*Task to complete*:
Reproduce the listing below verbatim.

*Given material*:
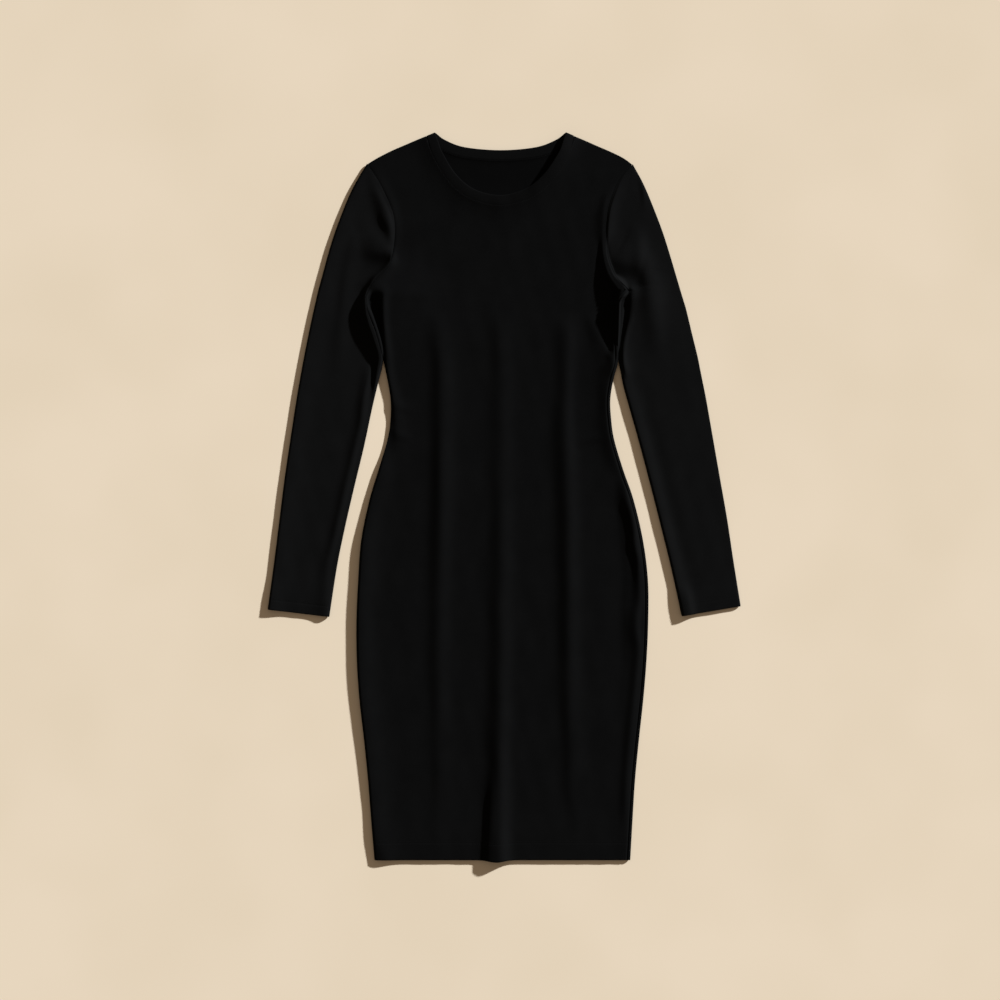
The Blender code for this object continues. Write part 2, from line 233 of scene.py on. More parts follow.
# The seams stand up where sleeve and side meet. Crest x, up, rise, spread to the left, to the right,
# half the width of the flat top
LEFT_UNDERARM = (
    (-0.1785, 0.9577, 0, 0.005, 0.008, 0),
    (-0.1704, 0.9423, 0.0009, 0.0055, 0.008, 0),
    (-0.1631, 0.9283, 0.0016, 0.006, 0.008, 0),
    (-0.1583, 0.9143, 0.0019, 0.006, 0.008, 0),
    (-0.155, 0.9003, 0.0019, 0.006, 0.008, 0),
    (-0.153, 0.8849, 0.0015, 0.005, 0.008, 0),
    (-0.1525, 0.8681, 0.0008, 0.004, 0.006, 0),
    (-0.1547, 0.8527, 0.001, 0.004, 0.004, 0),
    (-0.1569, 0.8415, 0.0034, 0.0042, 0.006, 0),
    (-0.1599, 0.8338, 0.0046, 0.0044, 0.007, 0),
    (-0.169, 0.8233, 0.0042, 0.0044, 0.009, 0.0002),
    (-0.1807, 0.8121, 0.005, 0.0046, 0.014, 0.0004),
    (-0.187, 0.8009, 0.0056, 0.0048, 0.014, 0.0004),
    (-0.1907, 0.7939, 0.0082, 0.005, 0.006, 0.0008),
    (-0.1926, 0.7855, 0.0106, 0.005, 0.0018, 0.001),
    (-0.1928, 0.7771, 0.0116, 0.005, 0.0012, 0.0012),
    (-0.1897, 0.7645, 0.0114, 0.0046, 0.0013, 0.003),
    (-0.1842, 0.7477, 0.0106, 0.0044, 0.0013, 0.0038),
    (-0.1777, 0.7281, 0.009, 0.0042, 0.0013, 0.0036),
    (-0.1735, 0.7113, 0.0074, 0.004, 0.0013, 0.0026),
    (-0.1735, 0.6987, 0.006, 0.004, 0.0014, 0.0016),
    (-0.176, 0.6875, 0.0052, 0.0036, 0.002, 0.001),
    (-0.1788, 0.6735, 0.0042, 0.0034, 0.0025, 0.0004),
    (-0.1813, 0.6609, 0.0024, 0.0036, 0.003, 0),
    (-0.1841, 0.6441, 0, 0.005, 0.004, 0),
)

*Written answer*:
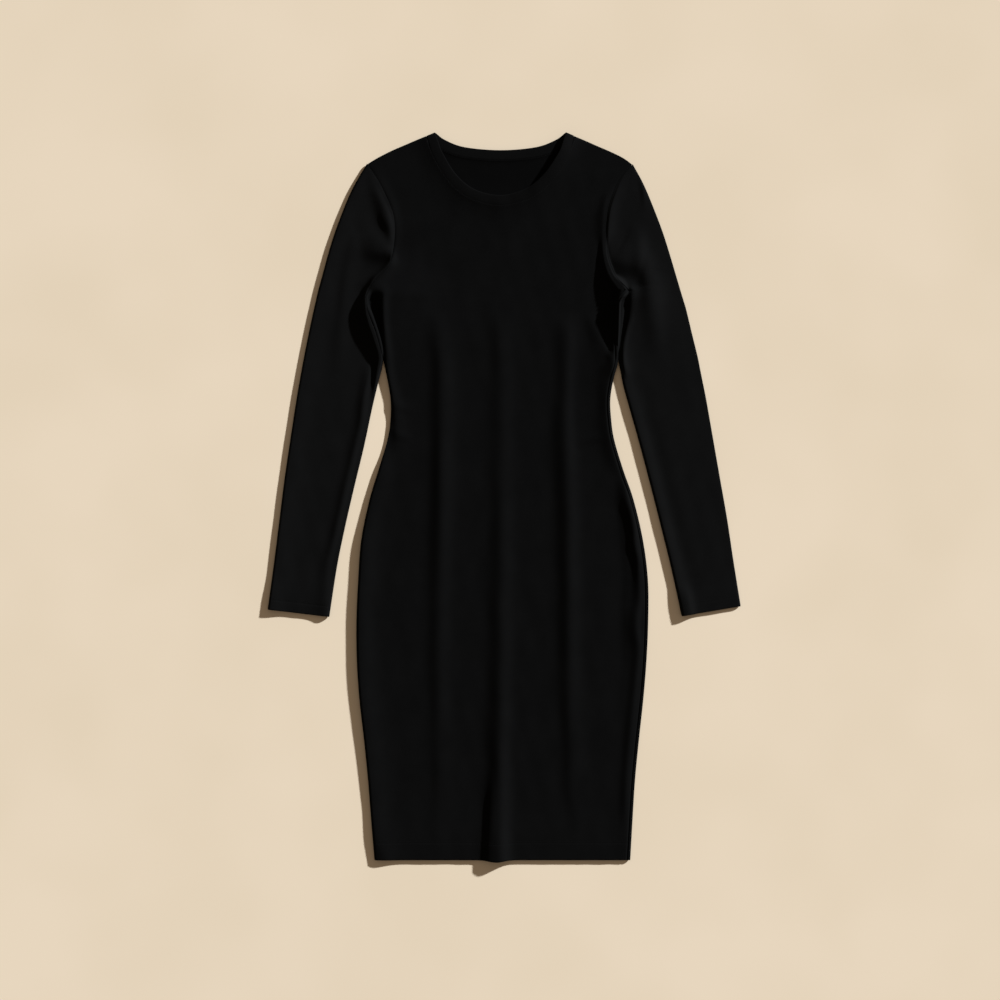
The Blender code for this object continues. Write part 2, from line 233 of scene.py on. More parts follow.
# The seams stand up where sleeve and side meet. Crest x, up, rise, spread to the left, to the right,
# half the width of the flat top
LEFT_UNDERARM = (
    (-0.1785, 0.9577, 0, 0.005, 0.008, 0),
    (-0.1704, 0.9423, 0.0009, 0.0055, 0.008, 0),
    (-0.1631, 0.9283, 0.0016, 0.006, 0.008, 0),
    (-0.1583, 0.9143, 0.0019, 0.006, 0.008, 0),
    (-0.155, 0.9003, 0.0019, 0.006, 0.008, 0),
    (-0.153, 0.8849, 0.0015, 0.005, 0.008, 0),
    (-0.1525, 0.8681, 0.0008, 0.004, 0.006, 0),
    (-0.1547, 0.8527, 0.001, 0.004, 0.004, 0),
    (-0.1569, 0.8415, 0.0034, 0.0042, 0.006, 0),
    (-0.1599, 0.8338, 0.0046, 0.0044, 0.007, 0),
    (-0.169, 0.8233, 0.0042, 0.0044, 0.009, 0.0002),
    (-0.1807, 0.8121, 0.005, 0.0046, 0.014, 0.0004),
    (-0.187, 0.8009, 0.0056, 0.0048, 0.014, 0.0004),
    (-0.1907, 0.7939, 0.0082, 0.005, 0.006, 0.0008),
    (-0.1926, 0.7855, 0.0106, 0.005, 0.0018, 0.001),
    (-0.1928, 0.7771, 0.0116, 0.005, 0.0012, 0.0012),
    (-0.1897, 0.7645, 0.0114, 0.0046, 0.0013, 0.003),
    (-0.1842, 0.7477, 0.0106, 0.0044, 0.0013, 0.0038),
    (-0.1777, 0.7281, 0.009, 0.0042, 0.0013, 0.0036),
    (-0.1735, 0.7113, 0.0074, 0.004, 0.0013, 0.0026),
    (-0.1735, 0.6987, 0.006, 0.004, 0.0014, 0.0016),
    (-0.176, 0.6875, 0.0052, 0.0036, 0.002, 0.001),
    (-0.1788, 0.6735, 0.0042, 0.0034, 0.0025, 0.0004),
    (-0.1813, 0.6609, 0.0024, 0.0036, 0.003, 0),
    (-0.1841, 0.6441, 0, 0.005, 0.004, 0),
)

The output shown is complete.